- _Exercise description_: Reproduce each of the lines word for word.

* START *

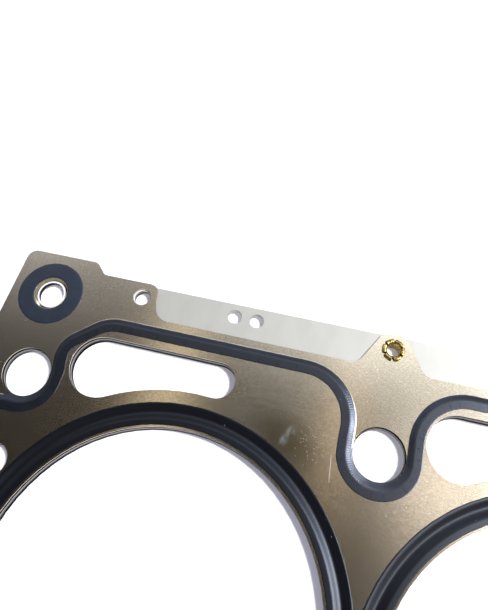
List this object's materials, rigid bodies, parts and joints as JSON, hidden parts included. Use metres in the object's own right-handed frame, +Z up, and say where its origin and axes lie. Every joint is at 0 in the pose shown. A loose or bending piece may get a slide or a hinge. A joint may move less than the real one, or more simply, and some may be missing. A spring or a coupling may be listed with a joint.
{
  "type": "cylinder head gasket",
  "caption": "Flat multi-layer steel gasket that seals a cylinder head to an engine block around bores, coolant slots, oil ports and bolts.",
  "frame": {"origin": "on the surface the gasket lies on, below the middle of the row of bores", "axes": "+X along the row of bores, +Y towards the long edge with the bare strip of plate, +Z up towards the cylinder head"},
  "size_m": [0.38, 0.1528, 0.004],
  "materials": {
    "spring_steel": "fine brushed, bronze tint",
    "plate_steel": "smooth rolled",
    "rubber_coating": "satin",
    "eyelet_brass": "bright"
  },
  "bodies": {
    "root": {"top_sheet": "spring_steel", "bottom_sheet": "spring_steel", "middle_plate": "plate_steel", "top_bore_coating": "rubber_coating", "top_coolant_coating": "rubber_coating", "top_port_coating_rear_left": "rubber_coating", "top_port_coating_rear_right": "rubber_coating", "top_port_coating_front_left": "rubber_coating", "top_port_coating_front_right": "rubber_coating", "bottom_bore_coating": "rubber_coating", "bottom_coolant_coating": "rubber_coating", "bottom_port_coating_rear_left": "rubber_coating", "bottom_port_coating_rear_right": "rubber_coating", "bottom_port_coating_front_left": "rubber_coating", "bottom_port_coating_front_right": "rubber_coating", "eyelet_rear_1": "eyelet_brass", "eyelet_rear_2": "eyelet_brass", "eyelet_rear_3": "eyelet_brass", "eyelet_front_1": "eyelet_brass", "eyelet_front_2": "eyelet_brass", "eyelet_front_3": "eyelet_brass"}
  },
  "joints": []
}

* END *

- _Written response_:
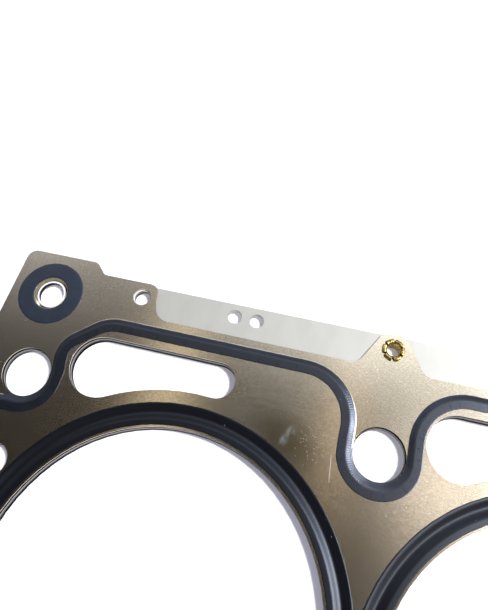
List this object's materials, rigid bodies, parts and joints as JSON, hidden parts included. Use metres in the object's own right-handed frame, +Z up, and say where its origin and axes lie. Every joint is at 0 in the pose shown. A loose or bending piece may get a slide or a hinge. A joint may move less than the real one, or more simply, and some may be missing. A spring or a coupling may be listed with a joint.
{
  "type": "cylinder head gasket",
  "caption": "Flat multi-layer steel gasket that seals a cylinder head to an engine block around bores, coolant slots, oil ports and bolts.",
  "frame": {"origin": "on the surface the gasket lies on, below the middle of the row of bores", "axes": "+X along the row of bores, +Y towards the long edge with the bare strip of plate, +Z up towards the cylinder head"},
  "size_m": [0.38, 0.1528, 0.004],
  "materials": {
    "spring_steel": "fine brushed, bronze tint",
    "plate_steel": "smooth rolled",
    "rubber_coating": "satin",
    "eyelet_brass": "bright"
  },
  "bodies": {
    "root": {"top_sheet": "spring_steel", "bottom_sheet": "spring_steel", "middle_plate": "plate_steel", "top_bore_coating": "rubber_coating", "top_coolant_coating": "rubber_coating", "top_port_coating_rear_left": "rubber_coating", "top_port_coating_rear_right": "rubber_coating", "top_port_coating_front_left": "rubber_coating", "top_port_coating_front_right": "rubber_coating", "bottom_bore_coating": "rubber_coating", "bottom_coolant_coating": "rubber_coating", "bottom_port_coating_rear_left": "rubber_coating", "bottom_port_coating_rear_right": "rubber_coating", "bottom_port_coating_front_left": "rubber_coating", "bottom_port_coating_front_right": "rubber_coating", "eyelet_rear_1": "eyelet_brass", "eyelet_rear_2": "eyelet_brass", "eyelet_rear_3": "eyelet_brass", "eyelet_front_1": "eyelet_brass", "eyelet_front_2": "eyelet_brass", "eyelet_front_3": "eyelet_brass"}
  },
  "joints": []
}